The federal Alaska Fire Service and U.S. Army Alaska set fires in a big military training range near Fort Greely over the weekend. And they’ll probably ignite a few more blazes in training areas around Fairbanks over the next couple of weeks to reduce the amount of grass and other vegetation that could fuel bigger and more destructive wildfires.
The Alaska Fire Service conducted some prescribed burning earlier this month in areas around Fort Greely, mainly the Donnelly Training Area just south of the installation. And last weekend the fire service and U.S. Army Alaska torched portions of the 50,000-acre Oklahoma Impact Area farther to the west, near the Delta River.
“It’s pretty remote -- about 25 miles southwest of Delta Junction,” AFS spokesperson Beth Ipsen said, adding that the fire service will monitor the burn until it’s out.

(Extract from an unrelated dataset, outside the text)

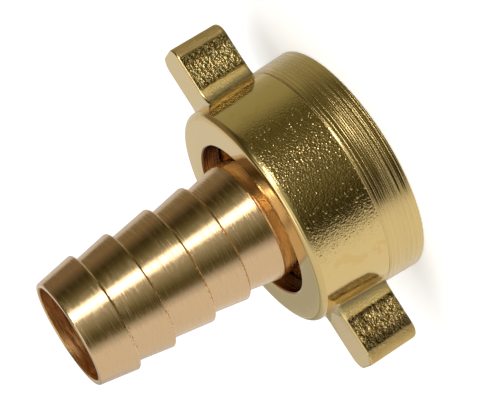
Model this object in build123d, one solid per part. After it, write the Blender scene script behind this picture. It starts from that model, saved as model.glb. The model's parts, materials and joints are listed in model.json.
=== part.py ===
from build123d import *
import math
import os

# A hose tail with a loose wing nut, in brass, for joining a flexible hose to a threaded pipe or tap.
# Three pieces: the turned tail with its barbs and collar, the forged nut that turns freely on it,
# and the flat rubber washer that lies in the nut under the collar and keeps the nut on the tail.
#
# Frame, in millimetres: the origin is the centre of the nut's open rim, which the fitting stands on.
# +Z runs up the tail to its open tip. The nut's wings lie along +X and -X. Angles are in degrees.

# ---- Driving dimensions ----

# Parallel pipe thread inside the nut, nominal 1 inch with 11 turns to the inch.
thread_minor_radius = 15.15
thread_depth = 1.47
thread_length = 9.45
mouth_relief = 0.35          # the mouth's lead-in starts this much outside the thread's major radius
groove_relief = 0.30         # the groove behind the thread is cut this much deeper than the thread

# Flat sealing washer.
washer_overlap = 0.70        # how far the washer's rim reaches out over the last turn of the thread
washer_thickness = 3.0
washer_bore_step = 1.2       # the washer's hole is this much wider than the tail's bore, in radius

# Tail: the collar that is trapped in the nut, then the neck, a smooth cone and the barbs.
bore_radius = 8.3
bore_edge = 0.20             # chamfer at each end of the bore
collar_clearance = 0.25      # the collar passes through the thread's crests with this much to spare
collar_thickness = 3.0
collar_chamfer = 0.4
neck_radius = 10.2
neck_length = 4.2
shoulder_rise = 0.2          # the smooth cone's wide end stands this much above the neck
shoulder_round = 0.35
shoulder_length = 6.55
root_wall = 0.8              # brass left over the bore at the narrow end of each cone
barb_height = 1.2            # crest above root, in radius
barb_lengths = (6.6, 7.4, 6.5, 6.7)   # from the nut towards the tip; one is a little longer
crest_round = 0.30
tip_round = 0.30

# Nut: a forged cup with a plate that catches the collar, and two wings for turning it by hand.
nut_wall = 2.98              # over the thread's groove, measured at the open rim
nut_draft = 2.45             # the forged skin narrows towards the plate by this angle
end_play = 0.4               # how far the tail can lift inside the nut
plate_thickness = 3.2
hole_clearance = 3.35        # gap between the neck and the hole in the plate, in radius
hole_chamfer = 0.2
front_round = 1.1            # edge between the plate and the outside
rim_round = 0.25             # edge at the open rim
band_length = 6.6            # turned band at the rim
band_rise = 0.08             # the band stands this much proud of the forged skin
wing_reach = 9.6             # from the skin at the rim to the wing's end, in radius
wing_band_gap = 0.15         # the turned band stops this much short of the wings
wing_thickness = 8.2
wing_setback = 3.05          # from the plate's face to the wing's front
wing_root_fillet = 3.0
wing_root_sink = 0.15        # the root's fillets run this far under the skin, so they meet it cleanly
wing_end_round = 2.3
wing_back_round = 0.8        # edges on the side of the rim, as forged
wing_front_round = 0.25      # edges on the side of the plate, as faced

# ---- Sizes that follow from them ----

thread_major_radius = thread_minor_radius + thread_depth
mouth_radius = thread_major_radius + mouth_relief
groove_radius = thread_major_radius + groove_relief
rim_radius = groove_radius + nut_wall
hole_radius = neck_radius + hole_clearance
shoulder_radius = neck_radius + shoulder_rise

washer_bottom = thread_length
collar_bottom = washer_bottom + washer_thickness
neck_bottom = collar_bottom + collar_thickness
plate_bottom = neck_bottom + end_play
nut_height = plate_bottom + plate_thickness
wing_bottom = band_length + wing_band_gap
wing_top = nut_height - wing_setback
shoulder_top = neck_bottom + neck_length
barbs_bottom = shoulder_top + shoulder_length
tip_height = barbs_bottom + sum(barb_lengths)

washer_radius = thread_minor_radius + washer_overlap
washer_bore_radius = bore_radius + washer_bore_step
collar_radius = thread_minor_radius - collar_clearance
root_radius = bore_radius + root_wall
crest_radius = root_radius + barb_height


def turned(points, rounds=()):
    """A solid turned round Z from half a section, given as (radius, height) points.

    Each entry of rounds is a corner of that section and the radius that breaks it.
    """
    section = Plane.XZ * make_face(Polyline(*points, close=True))
    for (radius, height), size in rounds:
        corner = section.vertices().sort_by_distance(Vector(radius, 0, height))[0]
        section = fillet(corner, size)
    return revolve(section, Axis.Z)


def barb_corners():
    """Outline of the barbs, from the smooth cone up to the tip: out at each crest, in to each root."""
    corners = []
    crests = []
    height = barbs_bottom
    for length in barb_lengths:
        corners += [(root_radius, height), (crest_radius, height)]
        crests.append((crest_radius, height))
        height += length
    corners.append((root_radius, height))
    return corners, crests


def make_tail():
    """The tail, turned from bar in one piece: collar, neck, smooth cone and barbs on a plain bore."""
    barbs, crests = barb_corners()
    shoulder = (shoulder_radius, shoulder_top + shoulder_rise)
    tip = (root_radius, tip_height)
    outline = [
        (bore_radius + bore_edge, collar_bottom),
        (collar_radius - collar_chamfer, collar_bottom),
        (collar_radius, collar_bottom + collar_chamfer),
        (collar_radius, neck_bottom - collar_chamfer),
        (collar_radius - collar_chamfer, neck_bottom),
        (neck_radius, neck_bottom),
        (neck_radius, shoulder_top),
        shoulder,
        *barbs,
        (bore_radius + bore_edge, tip_height),
        (bore_radius, tip_height - bore_edge),
        (bore_radius, collar_bottom + bore_edge),
    ]
    rounds = [(crest, crest_round) for crest in crests] + [(tip, tip_round)]
    rounds.append((shoulder, min(shoulder_round, 1.5 * shoulder_rise)))
    return turned(outline, rounds)


def make_washer():
    """The flat washer that the collar presses on, snapped in behind the thread."""
    outline = [
        (washer_bore_radius, washer_bottom),
        (washer_radius, washer_bottom),
        (washer_radius, collar_bottom),
        (washer_bore_radius, collar_bottom),
    ]
    return turned(outline)


def skin_radius(height):
    """Radius of the nut's forged skin at a height above the rim."""
    return rim_radius - height * math.tan(math.radians(nut_draft))


def make_cup():
    """The nut's cup: rim, bore, groove behind the thread, plate with its hole, and the outside."""
    lead_in = mouth_radius - thread_minor_radius
    band_top = band_length - band_rise
    rim_edge = (rim_radius + band_rise, 0)
    front_edge = (skin_radius(nut_height), nut_height)
    outline = [
        (mouth_radius, 0),
        rim_edge,
        (skin_radius(band_top) + band_rise, band_top),
        (skin_radius(band_length), band_length),
        front_edge,
        (hole_radius + hole_chamfer, nut_height),
        (hole_radius, nut_height - hole_chamfer),
        (hole_radius, plate_bottom),
        (groove_radius, plate_bottom),
        (groove_radius, thread_length),
        (thread_minor_radius, thread_length),
        (thread_minor_radius, lead_in),
    ]
    return turned(outline, [(rim_edge, rim_round), (front_edge, front_round)])


def make_wings():
    """Both wings as one slab with a disc between them: flat sides, round ends and filleted roots."""
    disc_radius = skin_radius(wing_top) - wing_root_sink
    bar = RectangleRounded(2 * (rim_radius + wing_reach), wing_thickness, wing_end_round)
    plan = Circle(disc_radius) + bar
    roots = plan.vertices().filter_by(lambda v: abs(v.X) < disc_radius)
    plan = fillet(roots, wing_root_fillet)
    slab = extrude(Plane.XY.offset(wing_bottom) * plan, wing_top - wing_bottom)
    slab = fillet(slab.edges().group_by(Axis.Z)[-1], wing_front_round)
    slab = fillet(slab.edges().group_by(Axis.Z)[0], wing_back_round)
    core = Circle((groove_radius + disc_radius) / 2)
    return slab - extrude(Plane.XY.offset(wing_bottom) * core, wing_top - wing_bottom)


def make_nut():
    """The wing nut, forged in one piece and then bored, threaded and faced."""
    return make_cup() + make_wings()


pieces = {
    "hose_tail": make_tail(),
    "wing_nut": make_nut(),
    "sealing_washer": make_washer(),
}

os.makedirs("parts", exist_ok=True)
for name, piece in pieces.items():
    export_step(piece, f"parts/{name}.step")
    box = piece.bounding_box()
    print(name, "volume", round(piece.volume), "mm3, from", box.min, "to", box.max)
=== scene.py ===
# %% [markdown]
# # A brass hose tail with a loose wing nut
#
# A hose is pushed over the barbs, and the nut is turned by its two wings onto a threaded pipe or tap.
# The solids come from the CAD model. Here they get their finishes, a real screw thread and a small studio.
# Blender works in metres, so a size in millimetres is multiplied by MM.

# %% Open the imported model
import json
import math

import bmesh
import bpy
from mathutils import Matrix, Vector

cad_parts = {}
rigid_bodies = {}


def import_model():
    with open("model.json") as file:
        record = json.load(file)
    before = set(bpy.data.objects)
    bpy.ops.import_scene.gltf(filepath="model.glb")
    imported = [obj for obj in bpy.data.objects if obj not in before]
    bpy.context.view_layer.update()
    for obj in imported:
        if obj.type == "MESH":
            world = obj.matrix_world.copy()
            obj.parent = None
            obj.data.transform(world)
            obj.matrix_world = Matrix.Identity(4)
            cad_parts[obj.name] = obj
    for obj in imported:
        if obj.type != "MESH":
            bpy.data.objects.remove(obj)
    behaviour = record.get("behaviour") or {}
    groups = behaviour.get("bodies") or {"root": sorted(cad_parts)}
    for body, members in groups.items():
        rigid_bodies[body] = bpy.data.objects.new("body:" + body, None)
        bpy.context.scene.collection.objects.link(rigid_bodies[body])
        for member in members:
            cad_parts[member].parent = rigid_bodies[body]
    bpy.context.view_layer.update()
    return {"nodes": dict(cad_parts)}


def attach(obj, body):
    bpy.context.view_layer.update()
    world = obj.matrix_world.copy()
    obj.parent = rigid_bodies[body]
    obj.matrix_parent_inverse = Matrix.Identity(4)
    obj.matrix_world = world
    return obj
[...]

Ipsen says the burn is part of an annual program that the agency conducts early in the season to reduce vegetation that can feed a fire sparked by training from growing into big and hard-to-control inferno. And she says the agency is about to begin more prescribed burning on military lands near Fairbanks.
“We haven’t done much burning closer to Fairbanks,” she said in an interview Monday. “They did a little bit just south of the Richardson Highway last week, because some training was going on and it ignited a little fire.”
Ipsen says the fire was quickly extinguished. But she says Army officials decided if it’s that flammable they should conduct a prescribed burn on the range.
“And so they did some burning on the machine-gun range and the small arms complex … in between Fairbanks and North Pole,” she said.
Ipsen says the fire service typically conducts prescribed burning every May, after the snow melts and the vegetation dries enough to burn off. She says that usually wraps up by the end of the month, but she says this year the burning may continue into June.
“We had a lot of snowpack,” she said, “so it did push the fire season a little late -- in the Interior, anyway.”
But elsewhere around the state, especially in southcentral and on the Kenai, the new fire season is already keeping crews busy. And it likely won’t be long before it gets that way here in the Interior, as well.